Seniors Ryan Buckley and Branden Plaud were two of the many students who were involved in the project.

“It was a lot more complex with a lot less room for error,” said Buckley. “When we make a shed and there’s just going to be a lawnmower in there, it’s not that big of deal, but with this, there’s an actual person going to live there so there was some added pressure.

“Beryl deserves this and has done a lot for this school and the community,” he said. “Before, somebody would come and pick up a shed that we built and we’d never see them again, but we see Beryl every day. It’s nice to know that he has somewhere nice to live now.”

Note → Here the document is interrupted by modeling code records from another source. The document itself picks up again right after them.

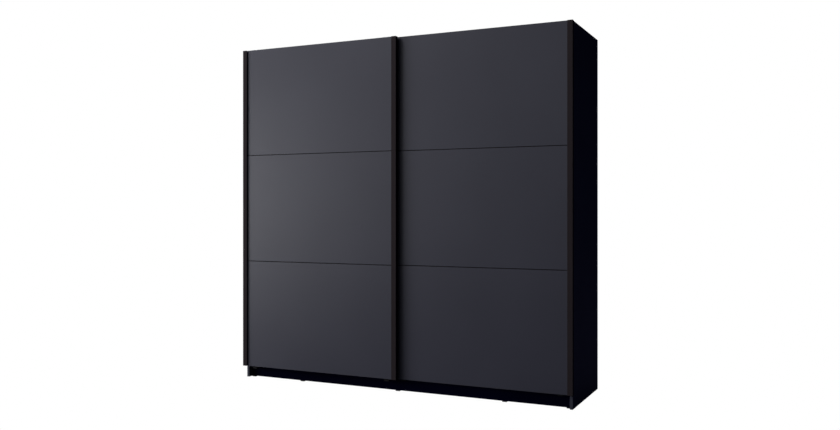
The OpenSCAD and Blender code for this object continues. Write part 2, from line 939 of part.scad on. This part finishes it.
guide_shoes(RIGHT);  // right_door_guide_shoes
door_screws(RIGHT);  // right_door_screws
roller(LEFT, 0);  // left_door_roller_left
roller(LEFT, 1);  // left_door_roller_right
roller(RIGHT, 0);  // right_door_roller_left
roller(RIGHT, 1);  // right_door_roller_right
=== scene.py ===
import math

import bmesh
import bpy
from mathutils import Matrix, Vector


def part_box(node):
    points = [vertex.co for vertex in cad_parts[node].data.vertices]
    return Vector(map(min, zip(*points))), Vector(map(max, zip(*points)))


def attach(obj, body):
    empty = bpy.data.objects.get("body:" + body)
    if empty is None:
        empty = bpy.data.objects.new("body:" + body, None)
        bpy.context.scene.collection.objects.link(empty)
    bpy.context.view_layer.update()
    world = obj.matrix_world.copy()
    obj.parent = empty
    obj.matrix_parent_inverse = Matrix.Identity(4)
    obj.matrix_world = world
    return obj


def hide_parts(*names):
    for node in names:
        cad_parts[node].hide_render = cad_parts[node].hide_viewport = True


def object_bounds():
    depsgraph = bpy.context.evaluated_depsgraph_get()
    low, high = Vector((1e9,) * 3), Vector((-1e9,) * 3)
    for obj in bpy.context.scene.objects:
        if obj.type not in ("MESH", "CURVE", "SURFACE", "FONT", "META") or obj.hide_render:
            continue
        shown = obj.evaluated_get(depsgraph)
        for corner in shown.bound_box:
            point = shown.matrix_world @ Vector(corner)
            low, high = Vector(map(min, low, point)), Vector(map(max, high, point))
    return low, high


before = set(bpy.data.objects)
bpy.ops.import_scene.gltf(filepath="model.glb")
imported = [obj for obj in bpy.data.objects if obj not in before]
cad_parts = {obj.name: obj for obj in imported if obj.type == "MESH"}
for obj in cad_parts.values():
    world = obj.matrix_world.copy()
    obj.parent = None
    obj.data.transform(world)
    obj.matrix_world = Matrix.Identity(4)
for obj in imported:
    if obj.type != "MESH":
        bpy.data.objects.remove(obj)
cad_low, cad_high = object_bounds()
scene = bpy.context.scene
side_low, side_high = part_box("right_side")

# ---- Camera ----
# It stands to the right of the wardrobe at chest height and looks level, so that the upright
# edges of the boards stay upright. All sizes here are in metres, in the wardrobe's own frame.
SENSOR_WIDTH = 36.0
FOCAL_LENGTH = 35.67
QUARTER_TURN = math.radians(90)
CAMERA_TURN = math.radians(25.045)
CAMERA_PAST_SIDE = 1.1532
CAMERA_HEIGHT = 1.0764
CAMERA_DISTANCE = 4.4123
LENS_SHIFT = -0.00505

camera_data = bpy.data.cameras.new("camera")
camera_data.sensor_width = SENSOR_WIDTH
camera_data.lens = FOCAL_LENGTH
camera_data.shift_y = LENS_SHIFT
camera = bpy.data.objects.new("camera", camera_data)
camera.location = (side_high.x + CAMERA_PAST_SIDE, side_low.y - CAMERA_DISTANCE, CAMERA_HEIGHT)
camera.rotation_euler = (QUARTER_TURN, 0, CAMERA_TURN)
scene.collection.objects.link(camera)
scene.camera = camera

# ---- Lights, background and floor ----
# A large soft box far to the left gives the doors their slow fade towards the right, a second
# one lies in the doors' gloss, and a third hangs above. Two more reach the back and the right
# side. The room is white to the eye, but lights the piece only from its front left.
scene.view_settings.view_transform = "Standard"


def soft_box(name, place, target, size, watts, colour=(1, 1, 1)):
    """A square soft box at a place, turned to a target."""
    data = bpy.data.lights.new(name, "AREA")
    data.shape = "SQUARE"
    data.size = size
    data.energy = watts
    data.color = colour
    lamp = bpy.data.objects.new(name, data)
    lamp.location = place
    aim = Vector(target) - Vector(place)
    lamp.rotation_euler = aim.to_track_quat("-Z", "Y").to_euler()
    scene.collection.objects.link(lamp)


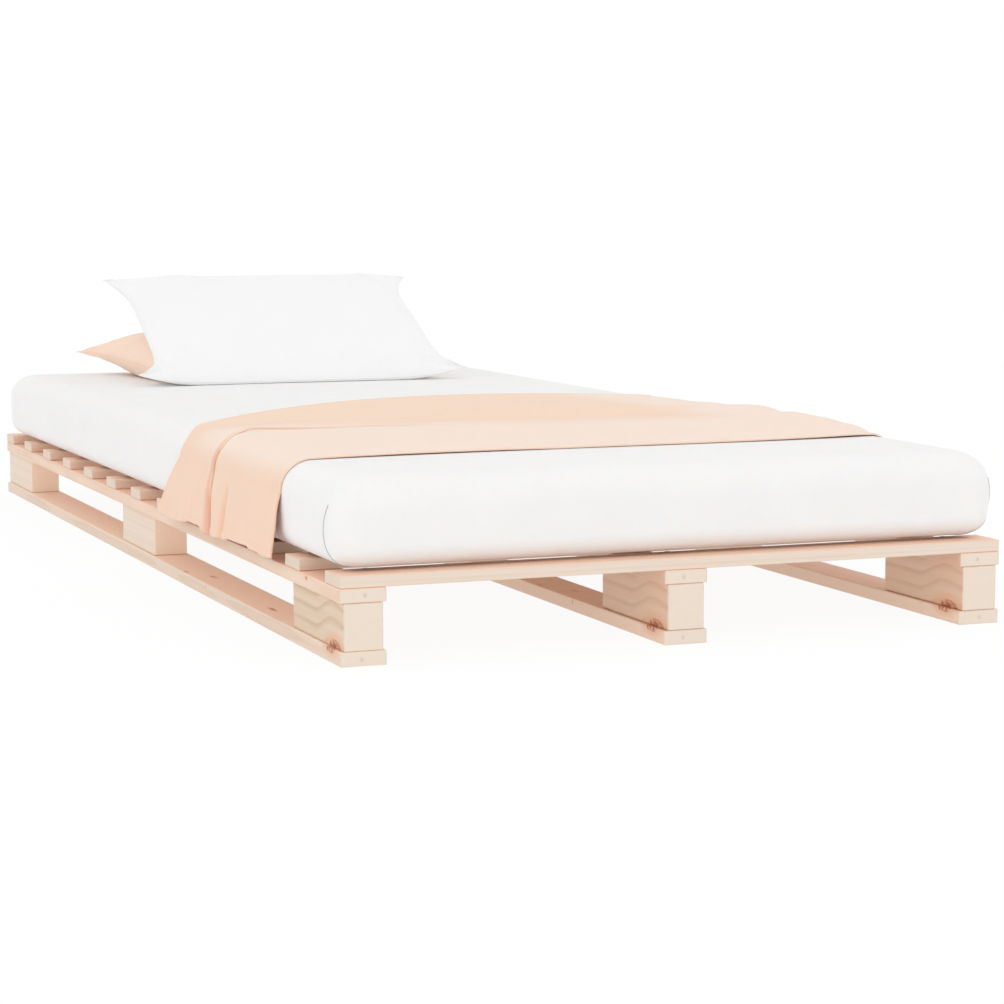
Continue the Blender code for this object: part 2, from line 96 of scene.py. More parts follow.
def mesh_piece(name, points, faces, finish, smooth=True, merge=False):
    """A new object from points in the bed's own frame; merge joins points in the same place."""
    mesh = bpy.data.meshes.new(name)
    mesh.from_pydata([tuple(point) for point in points], [], faces)
    mesh.validate()
    bm = bmesh.new()
    bm.from_mesh(mesh)
    bmesh.ops.recalc_face_normals(bm, faces=bm.faces[:])
    if bm.calc_volume(signed=True) < 0:
        bmesh.ops.reverse_faces(bm, faces=bm.faces[:])
    if merge:
        bmesh.ops.remove_doubles(bm, verts=bm.verts[:], dist=SAME_PLACE)
    bm.to_mesh(mesh)
    bm.free()
    mesh.materials.append(finish)
    if smooth:
        mesh.shade_smooth()
    return linked(name, mesh)


def grid_faces(rows, columns, first=0, wrap=False, closed=False):
    """Faces of a grid stored row by row; wrap joins its last column to its first, closed its last row."""
    grid = first + np.arange(rows * columns).reshape(rows, columns)
    if wrap:
        grid = np.hstack([grid, grid[:, :1]])
    if closed:
        grid = np.vstack([grid, grid[:1]])
    corners = [grid[:-1, :-1], grid[:-1, 1:], grid[1:, 1:], grid[1:, :-1]]
    return np.stack(corners, axis=-1).reshape(-1, 4).tolist()


def rim(grid):
    """The numbers round the edge of a grid of numbers."""
    return np.concatenate([grid[0, :-1], grid[:-1, -1], grid[-1, :0:-1], grid[:0:-1, 0]])


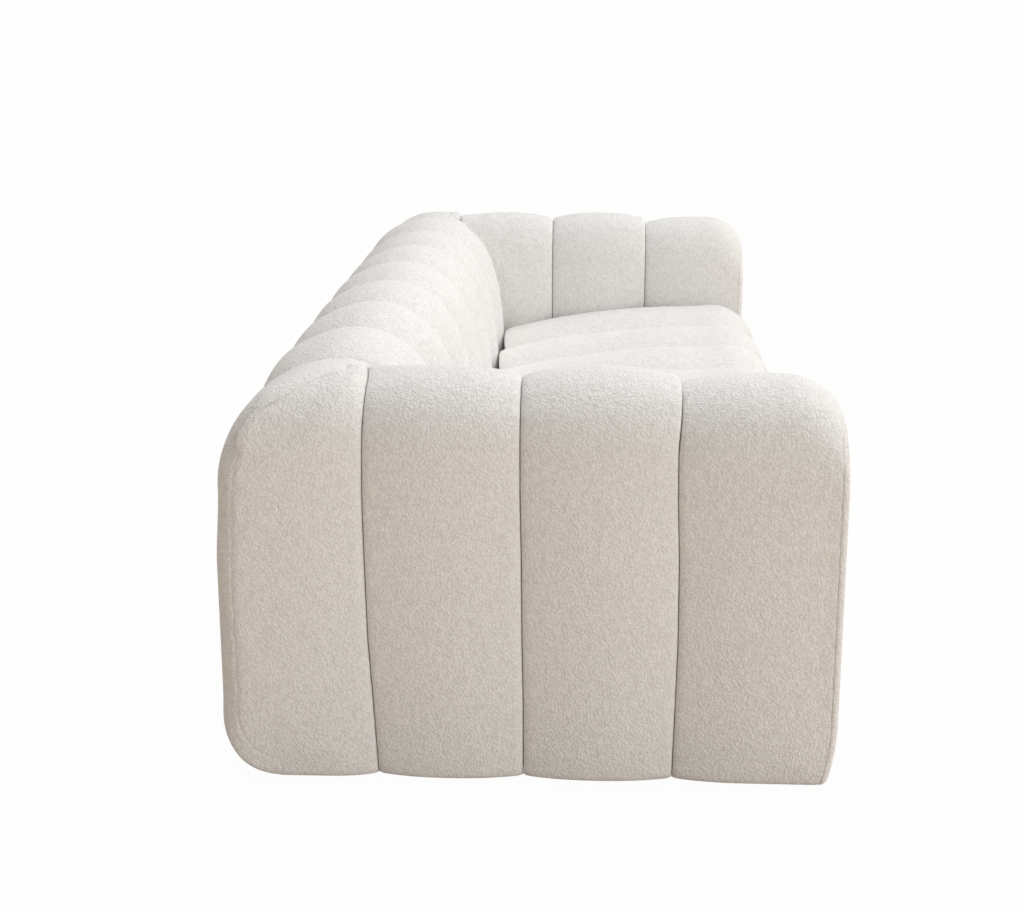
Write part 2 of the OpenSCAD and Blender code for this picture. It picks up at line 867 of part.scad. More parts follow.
module bolt(length) {
    head_r = bolt_flats/sqrt(3);
    cylinder(r = head_r, h = bolt_head_h, $fn = 6);
    cylinder(d = bolt_d, h = length);
}

module nut() {
    difference() {
        cylinder(r = bolt_flats/sqrt(3), h = bolt_head_h, $fn = 6);
        translate([0, 0, -over]) cylinder(r = bolt_d/2 + fit/4, h = bolt_head_h + 2*over);
    }
}

module frame_bolts() {
    x = -arm_mid_x - post_half + over;
    rib_end = -inner_x + fit + rib_t + fit;
    rail_end = -side_rail_x + fit;
    color("silver") both_sides() at_bolts() {
        translate([0, 0, x]) {
            bolt(rib_end + 2*bolt_head_h - x);
            translate([0, 0, rib_end - x]) nut();
        }
        translate([0, 0, x]) {
            bolt(rail_end + 2*bolt_head_h - x);
            translate([0, 0, rail_end - x]) nut();
        }
    }
}

for (i = [1:seat_channels]) {
    seat_channel(i);
    back_channel(i);
}
for (i = [1:4]) {
    arm_channel(i);
    mirror([1, 0, 0]) arm_channel(i);
}
corner_channel();  // left_corner_channel
mirror([1, 0, 0]) corner_channel();  // right_corner_channel
arm_front_cap();  // left_arm_front_cap
mirror([1, 0, 0]) arm_front_cap();  // right_arm_front_cap
seat_foam();
back_foam();
arm_foam();  // left_arm_foam
mirror([1, 0, 0]) arm_foam();  // right_arm_foam
corner_foam();  // left_corner_foam
mirror([1, 0, 0]) corner_foam();  // right_corner_foam
spring_felt();
back_webbing();
dust_cover();
seat_front_rail();
seat_rear_rail();
seat_side_rails();
seat_stretchers();
corner_blocks();
back_ribs();
back_top_rail();
back_bottom_rail();
back_outer_panel();
arm_posts();  // left_arm_posts
mirror([1, 0, 0]) arm_posts();  // right_arm_posts
arm_top_rail();  // left_arm_top_rail
mirror([1, 0, 0]) arm_top_rail();  // right_arm_top_rail
arm_bottom_rail();  // left_arm_bottom_rail
mirror([1, 0, 0]) arm_bottom_rail();  // right_arm_bottom_rail
arm_outer_panel();  // left_arm_outer_panel
mirror([1, 0, 0]) arm_outer_panel();  // right_arm_outer_panel
arm_inner_panel();  // left_arm_inner_panel
mirror([1, 0, 0]) arm_inner_panel();  // right_arm_inner_panel
corner_posts();
seat_springs();
spring_clips();
tie_wires();
glides();
frame_bolts();
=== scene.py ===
"""Channelled tuxedo sofa in looped boucle: every pad, the foam and cloth under it, and each finish.

All lengths are in metres in the part's frame: X runs along the sofa, -Y is the front, +Z is up.
A pad is a lattice of points: along its route, across its width, and through its depth.
"""
import logging
from dataclasses import dataclass, field, replace
from enum import Enum
from math import asin, cos, pi, radians, sin, sqrt
from typing import Sequence

import bmesh
import bpy
import numpy as np
from mathutils import Matrix, Vector


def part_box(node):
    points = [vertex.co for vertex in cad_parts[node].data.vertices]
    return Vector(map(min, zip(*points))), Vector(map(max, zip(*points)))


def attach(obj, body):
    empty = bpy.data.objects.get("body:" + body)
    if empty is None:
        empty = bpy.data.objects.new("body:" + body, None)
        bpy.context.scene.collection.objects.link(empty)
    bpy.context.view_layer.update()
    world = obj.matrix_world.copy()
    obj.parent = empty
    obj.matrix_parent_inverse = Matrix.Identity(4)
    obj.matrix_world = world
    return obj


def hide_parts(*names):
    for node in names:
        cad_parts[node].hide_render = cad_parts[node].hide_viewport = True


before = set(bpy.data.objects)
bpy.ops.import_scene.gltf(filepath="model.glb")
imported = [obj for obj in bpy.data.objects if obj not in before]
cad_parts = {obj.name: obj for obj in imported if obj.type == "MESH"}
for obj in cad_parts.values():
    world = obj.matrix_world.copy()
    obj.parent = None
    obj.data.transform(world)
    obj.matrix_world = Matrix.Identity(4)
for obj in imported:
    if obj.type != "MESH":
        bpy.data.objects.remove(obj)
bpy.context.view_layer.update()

LOG = logging.getLogger("sofa")
Colour = tuple[float, float, float]
Grid = np.ndarray


class Side(Enum):
    """The two ends of the sofa, with the sign of their X."""

    LEFT = -1
    RIGHT = 1

    @property
    def label(self) -> str:
        """The word that the names of its pieces start with."""
        return self.name.lower()


# Sizes

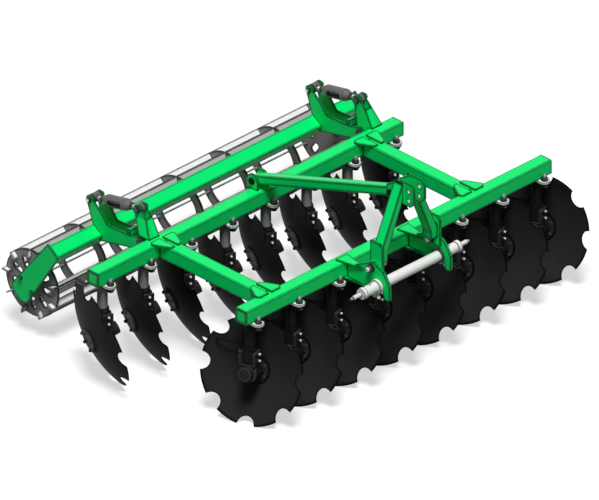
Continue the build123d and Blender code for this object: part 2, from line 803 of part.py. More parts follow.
with BuildPart() as roller_bars:
    with BuildSketch(side_view(hitch_x - bar_length / 2, axle_y, axle_z)):
        with PolarLocations(roller_tip - bar_depth / 2, bar_count, bar_start):
            Rectangle(bar_depth, bar_thick)
    extrude(amount=bar_length)
roller_bars.part.label = "roller_bars"
export_step(roller_bars.part, "parts/roller_bars.step")

# ------------------------------------------------------------------ turnbuckles

reach_y = arm_pin_back - post_pin_back
reach_z = arm_pin_rise - post_pin_rise
pin_reach = sqrt(reach_y**2 + reach_z**2)
way = Vector(0, reach_y, reach_z).normalized()
barrel_end = barrel_start + barrel_length
for name, side in sides:
    x = post_x + side * post_spread / 2
    front_pin = Vector(x, rear_face + post_pin_back, beam_top + post_pin_rise)
    rear_pin = front_pin + way * pin_reach

    # Turned body with an eye on a neck in front, windows through both sides and the rear screw's bore
    with BuildPart() as barrel:
        with BuildSketch(Plane(origin=front_pin, x_dir=way, z_dir=(1, 0, 0))):
            with BuildLine():
                Polyline(
                    (0, 0), (0, screw_radius), (barrel_start, screw_radius), (barrel_start, barrel_neck),
                    (barrel_start + barrel_taper, barrel_radius), (barrel_end - barrel_taper, barrel_radius),
                    (barrel_end, barrel_neck), (barrel_end, 0), close=True,
                )
            make_face()
        revolve(axis=Axis(front_pin, way))
        with BuildSketch(side_view(x - front_eye_thick / 2, front_pin.Y, front_pin.Z)):
            Circle(eye_radius)
        extrude(amount=front_eye_thick)
        window = front_pin + way * (barrel_start + barrel_length / 2)
        with BuildSketch(Plane(origin=window, x_dir=way, z_dir=(1, 0, 0))):
            SlotOverall(window_length, window_height)
        extrude(amount=barrel_radius, both=True, mode=Mode.SUBTRACT)
        with BuildSketch(side_view(x - front_eye_thick / 2, front_pin.Y, front_pin.Z)):
            Circle(pin_radius + running_fit)
        extrude(amount=front_eye_thick, mode=Mode.SUBTRACT)
        bore = Plane(origin=front_pin + way * (barrel_start + barrel_taper), x_dir=(1, 0, 0), z_dir=way)
        with BuildSketch(bore):
            Circle(screw_radius + running_fit)
        extrude(amount=barrel_length, mode=Mode.SUBTRACT)
    barrel.part.label = f"turnbuckle_barrel_{name}"
    export_step(barrel.part, f"parts/turnbuckle_barrel_{name}.step")

    with BuildPart() as screw:
        with BuildSketch(side_view(x - rear_eye_thick / 2, rear_pin.Y, rear_pin.Z)):
            Circle(eye_radius)
        extrude(amount=rear_eye_thick)
        with BuildSketch(Plane(origin=rear_pin, x_dir=(1, 0, 0), z_dir=-way)):
            Circle(screw_radius)
        extrude(amount=pin_reach - screw_end)
        with BuildSketch(side_view(x - rear_eye_thick / 2, rear_pin.Y, rear_pin.Z)):
            Circle(pin_radius + eye_play)
        extrude(amount=rear_eye_thick, mode=Mode.SUBTRACT)
    screw.part.label = f"turnbuckle_screw_{name}"
    export_step(screw.part, f"parts/turnbuckle_screw_{name}.step")
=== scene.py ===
"""Looks for a mounted disc harrow: enamel, plated and bare steel finishes over the fixed frame, with its
bolts, nuts, washers, threads, scrapers, clamp plates, seals and weld beads as new pieces, and a pale studio
round it.

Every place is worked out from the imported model's joints and node boxes. Lengths are in metres.
"""

import json
import math

import bpy
import numpy as np
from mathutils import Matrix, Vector

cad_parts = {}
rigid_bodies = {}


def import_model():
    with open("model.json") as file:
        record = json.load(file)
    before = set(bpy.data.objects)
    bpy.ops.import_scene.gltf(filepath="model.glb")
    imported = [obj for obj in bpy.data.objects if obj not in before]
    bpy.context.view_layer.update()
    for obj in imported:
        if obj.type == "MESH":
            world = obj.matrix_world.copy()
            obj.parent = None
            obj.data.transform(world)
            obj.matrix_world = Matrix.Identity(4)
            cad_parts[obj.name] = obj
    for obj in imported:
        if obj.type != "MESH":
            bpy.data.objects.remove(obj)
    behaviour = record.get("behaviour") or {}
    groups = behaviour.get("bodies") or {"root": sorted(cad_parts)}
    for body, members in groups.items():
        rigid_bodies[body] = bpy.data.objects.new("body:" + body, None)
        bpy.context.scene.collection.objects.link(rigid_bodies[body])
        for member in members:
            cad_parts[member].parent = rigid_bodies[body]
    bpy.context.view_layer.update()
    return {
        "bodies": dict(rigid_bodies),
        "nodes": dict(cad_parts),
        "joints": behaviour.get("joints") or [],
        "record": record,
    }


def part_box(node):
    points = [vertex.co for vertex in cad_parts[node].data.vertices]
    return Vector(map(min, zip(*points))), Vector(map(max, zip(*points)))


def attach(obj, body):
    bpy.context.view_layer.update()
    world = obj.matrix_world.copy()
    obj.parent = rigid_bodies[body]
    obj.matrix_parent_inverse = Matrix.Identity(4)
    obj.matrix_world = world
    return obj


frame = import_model()

bl_info = {
    "name": "Disc harrow looks",
    "version": (1, 0, 0),
    "blender": (4, 5, 0),
    "location": "View3D > Sidebar > Harrow",
    "description": "Finishes, fastenings, threads and weld beads of a mounted disc harrow",
    "category": "Object",
}

JOINTS = {joint["name"]: joint for joint in frame["joints"]}
SIDES = ("left", "right")
ROWS = ("front", "rear")
DISCS = [name for name in frame["bodies"] if name.startswith("disc_")]

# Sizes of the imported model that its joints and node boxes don't give
RIM_OFFSET = 0.009  # a disc's rim centre beside its stand's axis
BLOCK_SHIFT = 0.010  # a stand's block behind the stand's axis
STAND_FLANGE = 0.010
STAND_FOOT = 0.096  # block and collar below a rear stand's tube
STAND_TOP = 0.011  # flange over the tube
LUG_REACH = 0.017  # from the beam's face to a lug's bolt
CHEEK_FACE = 0.0425  # front of a hub carrier's cheek, from the block's middle
CHEEK_BACK = 0.0485
FLANGE_SEAT = 0.0500  # back of a disc's flange, from the rim centre towards the belly
BELLY_FACE = 0.0640  # belly's flat middle, likewise
HOUSING_FACE = 0.0458
SHAFT_RADIUS = 0.027
BRACKET_HALF = 0.0075  # half a hitch bracket's thickness
FOOT_PLATE = 0.012  # mast leg's foot against a bracket
MAST_PLATE = 0.012
BARREL_START = 0.051  # a turnbuckle's barrel, from the front pin
BARREL_END = 0.262
SCREW_EYE = 0.025
PIN_RISE = 0.104  # pin of an arm's fork, over and behind the roller frame's hinge
PIN_BACK = 0.356
ARM_FACE = 0.0392  # outer faces of an arm's and a post's plates, from their middle
POST_FACE = 0.0242

LINE_BLACK = (0.002, 0.002, 0.002)
NUT = 0.8  # a nut's height over its bolt's diameter
UP = np.array([0.0, 0.0, 1.0])


# ---------------------------------------------------------------- sizes and colours a user would change


class HarrowFastenings(bpy.types.PropertyGroup):
    """Sizes of the bolts, the turnbuckles' thread and the weld beads."""

    stand_bolt: bpy.props.FloatProperty(
        name="Stand bolt", description="Radius of the bolts through each stand's lugs",
        default=0.010, unit="LENGTH",
    )
    hub_bolt: bpy.props.FloatProperty(
        name="Hub bolt", description="Radius of the bolts through each hub carrier",
        default=0.006, unit="LENGTH",
    )
    disc_bolt: bpy.props.FloatProperty(
        name="Disc bolt", description="Radius of the bolts through each disc", default=0.005, unit="LENGTH"
    )
    disc_bolts: bpy.props.IntProperty(name="Disc bolts", description="Bolts through each disc", default=6)
    disc_circle: bpy.props.FloatProperty(
        name="Disc bolt circle", description="Radius of the circle of bolts in a disc",
        default=0.0555, unit="LENGTH",
    )
    thread_pitch: bpy.props.FloatProperty(
        name="Turnbuckle thread", description="Pitch of the turnbuckles' screws", default=0.006, unit="LENGTH"
    )
    weld: bpy.props.FloatProperty(
        name="Weld bead", description="Radius of a weld bead", default=0.0035, unit="LENGTH"
    )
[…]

Buckley said he will likely attend NMCC after graduating from PIHS next June.

“Building trades could be in my future,” he said. “I like it a lot. It’s fun and I like the hands-on aspect.”

Plaud said it was “pretty cool” helping Ayotte in this way.

“I helped with some of the framing, and did more with boarding on the walls, plus some finish work and cabinets,” he said. “I personally like doing more of the framing work and putting up the boards on the walls. I helped my Dad do our house just like that.”

Plaud said he may study building trades or automotives at NMCC next fall.

A visibly moved Ayotte was impressed with his new home.

“I think it’s lovely,” he said. “I’m really happy. It’s a big improvement over my previous home. I love everything about it.”

Ayotte has continued to volunteer during the construction process, and said it was nice being able to “see it being built.”

“They’ve done a good job on it,” he said. “There’s plenty of room here for me and my dog, Bruno.

“It means a lot to me knowing that so many people have played a part in this,” said Ayotte, who worked for many years for Delmont Wood in Mapleton. “I appreciate it very much. I’m surprised by everyone’s generosity. There are a lot of nice people around town. I love it.”